The Tenzushi Dance is a festival during which nine holy statues, their faces covered in a red cloth, are carried from the Tenzushi Shrine in the small town of Kose, Kofu City to the “Suzuninomiya Suwa Shrine” in the town of Shimokajiya along a roughly 1 km long path, built for troops in a war long past. This traditional Tenzushi Dance is said to be the oldest form of puppetry in Japan, and has been designated as an important folk cultural property. Although the dance’s exact origins aren’t clear, it has a long history. It’s said that before the town of Kose was built, 12 gods descended from heaven to sing and dance. After a while, two of the gods returned to heaven and one drowned in the Kama Lake at Nishiaburakawa Town, but the remaining nine gods continued to sing and dance. This is believed to be the origin of the town of Kose. Later, officials created statues and ordered a dance performance to honour the 9 deities- this would be the start of the famous Tenzushi Dance.
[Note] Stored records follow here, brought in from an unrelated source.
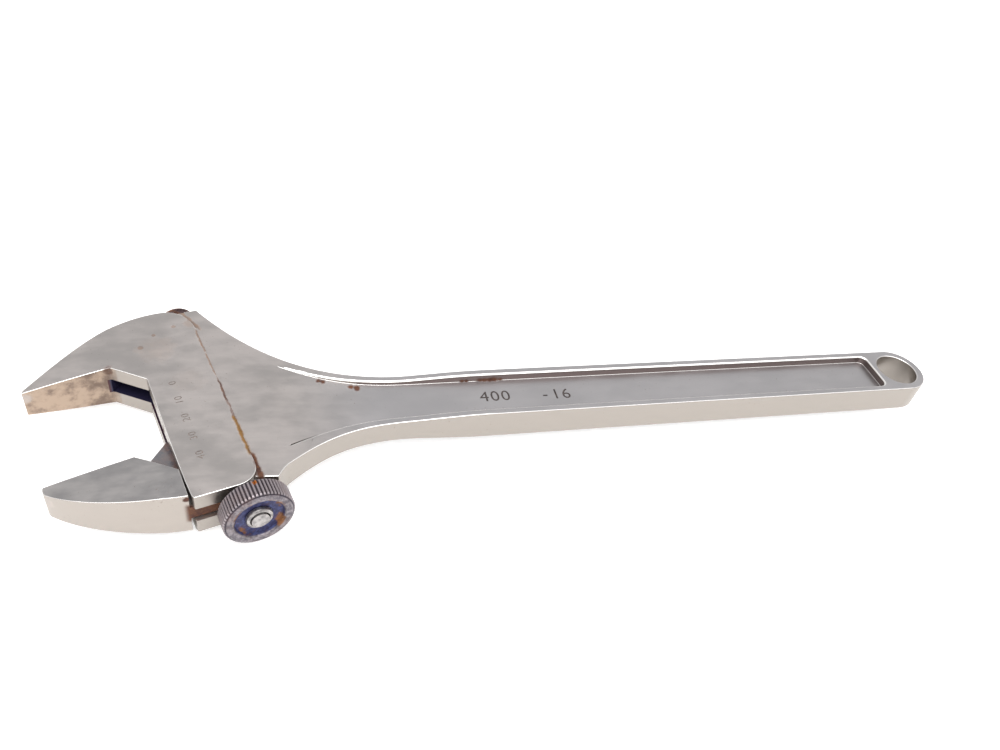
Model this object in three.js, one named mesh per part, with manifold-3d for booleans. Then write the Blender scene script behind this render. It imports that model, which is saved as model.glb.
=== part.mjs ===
// Adjustable wrench, 400 mm, with a side thumb wheel. Millimetres, +Z up, lying flat.
// One forging carries the handle, the guide housing and the fixed jaw. The movable jaw slides in the
// housing on a two-start spindle, which the thumb wheel turns.
//
// Two frames are used. The handle frame has its origin in the hanging hole, +X out of the handle's end.
// The head frame sits on the housing's mouth side, turned by headAngle: +X to the handle, +Y to the
// fixed jaw. Both have Z = 0 in the wrench's middle plane.
import * as THREE from 'three';
import { mergeVertices } from 'three/addons/utils/BufferGeometryUtils.js';
import Module from 'manifold-3d';

const wasm = await Module();
wasm.setup();

// ---- driving sizes -------------------------------------------------------------------------------
const handleWidth = 26.8;
const handleThickness = 13.4;
const headDistance = 338; // hanging hole to the head frame's origin
const headAngle = THREE.MathUtils.degToRad(16);
const hangingHoleRadius = 9.8;

const rimWidth = 3.4; // of the handle's edge ribs
const panelDepth = 3.5; // of the sunk panel on each face
const panelEndGap = 2.8; // metal between the panel and the hanging hole
const panelWallRun = 1.6; // how far the panel's wall leans
const panelCorner = 3;
const panelReach = 42; // head end of the panel, from the head frame's origin
const panelClimb = 44; // length over which the panel's floor climbs to the neck
const panelFlare = 56; // length over which the panel widens with the neck
const panelFlareTop = 13.2; // how much it widens on the fixed jaw's side
const panelFlareBottom = 15; // and on the wheel's side

const neckThickness = 10;
const neckReach = 95; // length over which the neck flares into the head
const shoulderDrop = 37.2; // lower shoulder, from the handle's axis
const shoulderReach = 43; // lower shoulder's corner, from the head frame's origin
const shoulderLift = 5.5; // height of the shoulder's short slope

const headThickness = 19;
const housingWidth = 24.5;
const housingBottom = 49.2; // end beside the wheel, from the head frame's origin
const housingTop = 52.8; // back of the fixed jaw
const housingCorner = 8;
const housingTopCorner = 16; // length of the rounding beside the end plug
const neckPeak = 51.2; // upper corner of the neck, beside the end plug

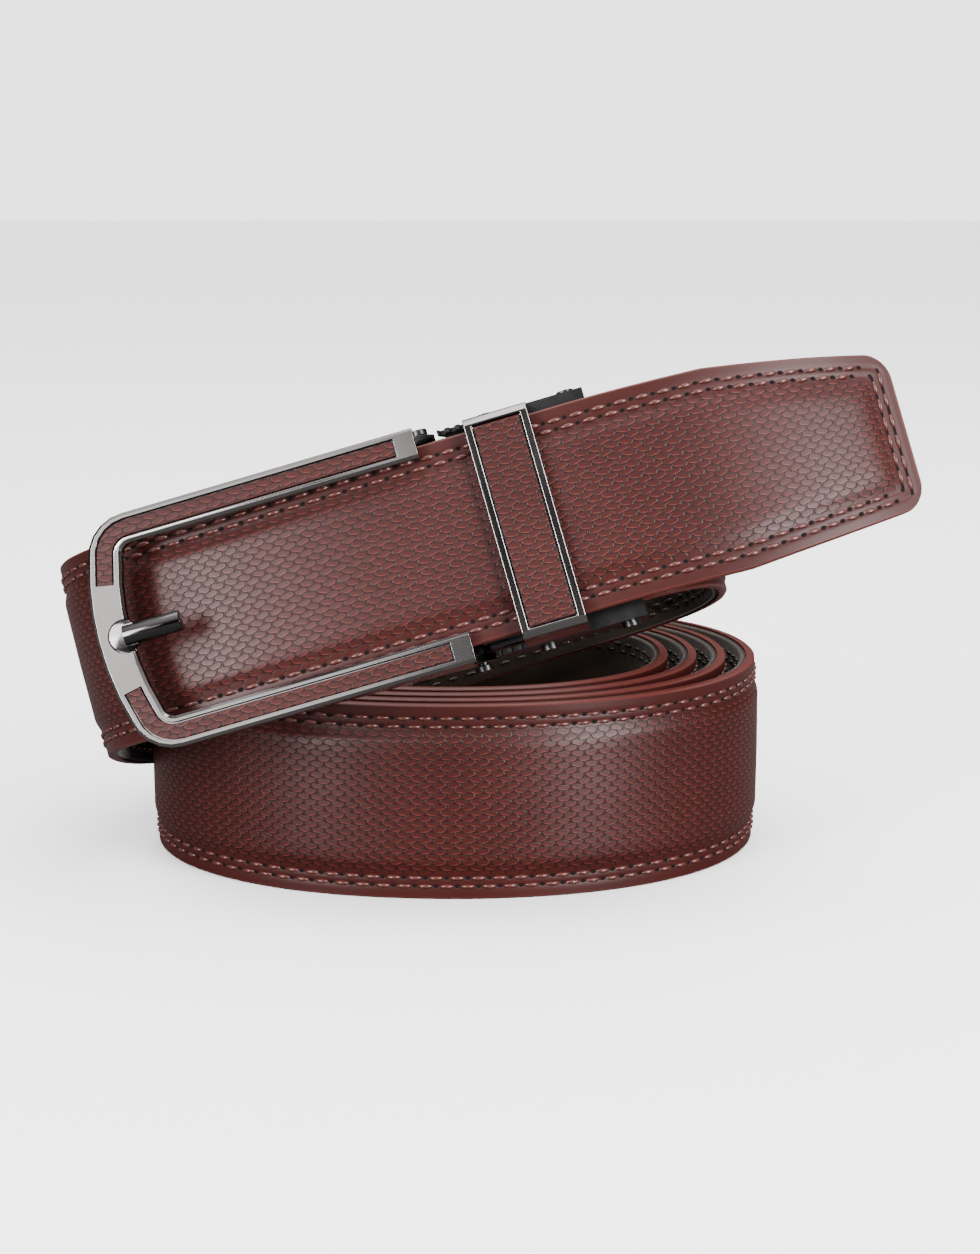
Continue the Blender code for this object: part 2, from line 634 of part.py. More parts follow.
def frame(collection, cutters, parent):
    """The pin-buckle frame: rails and a bowed bar with two leather-filled grooves, a seat for the
    prong, and a cheek under each arm that turns on the hinge pin."""
    made = add_object("frame", loft(carried(frame_line(), rail_profile)), collection, parent)
    made.location = (-HINGE_X, 0, -HINGE_Z)
    made.data.materials.append(material(GUNMETAL))
    floor = RAIL_FRONT - GROOVE_DEPTH
    half = GROOVE_WIDTH / 2
    cut = ((-half, floor), (half, floor), (half, RAIL_FRONT + CUT_SLACK), (-half, RAIL_FRONT + CUT_SLACK))
    slim, low, high = half - PIECE_GAP, floor + PIECE_GAP, RAIL_FRONT - PIECE_GAP / 2
    leather = ((-slim, low), (slim, low), (slim, high), (-slim, high))
    for upper, name in ((False, "frame_inlay_lower"), (True, "frame_inlay_upper")):
        turn = 1 if upper else -1
        reach = PIN_HOLE + CHEEK_WALL
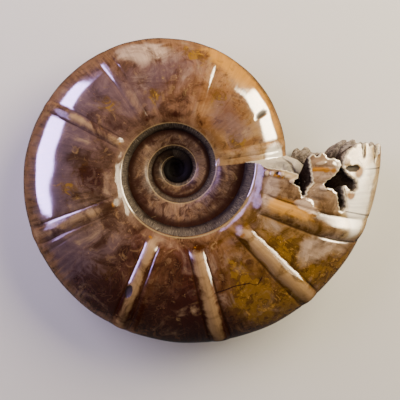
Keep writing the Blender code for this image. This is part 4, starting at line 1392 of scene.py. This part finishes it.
# %% Floor
# Matte paper: it scatters light evenly, so the shadow on it is soft.
FLOOR_HALF = 2.0  # metres
floor_data = bpy.data.meshes.new("floor")
corners = FLOOR_HALF * np.array([(-1, -1, 0), (1, -1, 0), (1, 1, 0), (-1, 1, 0)])
floor_data.from_pydata(corners.tolist(), [], [(0, 1, 2, 3)])
floor = bpy.data.objects.new("floor", floor_data)
bpy.context.scene.collection.objects.link(floor)
paper = bpy.data.materials.new("matte paper")
paper.use_nodes = True
shader = paper.node_tree.nodes["Principled BSDF"]
shader.inputs["Base Color"].default_value = colour("#cfccc8")
shader.inputs["Roughness"].default_value = 0.9
floor_data.materials.append(paper)
floor.visible_glossy = False  # the shell mirrors a dark room, as a polished thing on show does
print("floor, m:", 2 * FLOOR_HALF)

# %% Lights
LIGHT_DISTANCE = 1.1  # metres from the shell
STUDIO_LIGHT = 0.10  # strength of the room's own light, which is dim


def soft_box(name, direction, size, power, hex_value, lights_matt):
    """A flat light of (width, height) in metres and power in watts, in the direction (degrees
    round, degrees up) from the shell, facing it. It either lights matt parts or is mirrored."""
    around, rising = (math.radians(angle) for angle in direction)
    level = math.cos(rising)
    away = Vector((level * math.cos(around), level * math.sin(around), math.sin(rising)))
    panel = bpy.data.lights.new(name, "AREA")
    panel.shape = "RECTANGLE"
    panel.size, panel.size_y = size
    panel.energy = power
    panel.color = colour(hex_value)[:3]
    lamp = bpy.data.objects.new(name, panel)
    lamp.location = LIGHT_DISTANCE * away
    lamp.rotation_euler = away.to_track_quat("Z", "Y").to_euler()
    lamp.visible_camera = False
    lamp.visible_diffuse = lights_matt
    lamp.visible_glossy = not lights_matt
    bpy.context.scene.collection.objects.link(lamp)


# Name, direction, size, power, colour, and whether it lights matt parts.
for light in (
    ("left reflector", (162, 20), (1.25, 0.50), 180, "#ccaeff", False),
    ("right reflector", (13, 26), (0.94, 0.66), 230, "#ffecc8", False),
    ("left soft box", (150, 40), (0.8, 0.8), 12, "#f4ecff", True),
    ("right soft box", (45, 40), (0.8, 0.8), 25, "#fff0d0", True),
):
    soft_box(*light)
world = bpy.data.worlds.new("studio")
world.use_nodes = True
background = world.node_tree.nodes["Background"]
background.inputs["Color"].default_value = colour("#d8d8dc")
background.inputs["Strength"].default_value = STUDIO_LIGHT
bpy.context.scene.world = world

# %% Camera
VIEW_DISTANCE = 1.05  # metres
SENSOR_WIDTH = 36.0  # millimetres
VIEW_LEFT, VIEW_UP = math.radians(2.0), math.radians(3.7)  # off the coil's axis
VIEW_WIDTH = 0.336  # metres across the picture at the coil
AIM = np.array([0.0206, -0.0269, 0.0])  # in the coil's plane, the middle of the picture

sideways, upwards = -math.sin(VIEW_LEFT), math.sin(VIEW_UP)
from_coil = VIEW_DISTANCE * np.array([sideways, upwards, math.sqrt(1 - sideways**2 - upwards**2)])
in_coil = np.array([from_coil, AIM, AIM + (0, 1, 0)])
eye, aim, coil_up = (Vector(point) for point in at_rest(in_coil).tolist())
camera_data = bpy.data.cameras.new("camera")
camera_data.sensor_width = SENSOR_WIDTH
camera_data.lens = SENSOR_WIDTH * VIEW_DISTANCE / VIEW_WIDTH
camera = bpy.data.objects.new("camera", camera_data)
back = (eye - aim).normalized()
right = (coil_up - aim).cross(back).normalized()
facing = Matrix((right, back.cross(right), back)).transposed()
camera.matrix_world = Matrix.Translation(eye) @ facing.to_4x4()
bpy.context.scene.collection.objects.link(camera)
bpy.context.scene.camera = camera
print("camera at, mm:", [round(1000 * value) for value in eye])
The image of these red hooded statues being carried alongside dancers makes you feel almost as if you’ve slipped back through time. The tradition is passed on by local volunteers from the “Tenzushi Dance Preservation Society,” who work hard to ensure this wonderful tradition is not forgotten.

“Tenzushi Dance” Opens on the Sunday before the 10th of February every year, starts at 12 o’clock in the afternoon.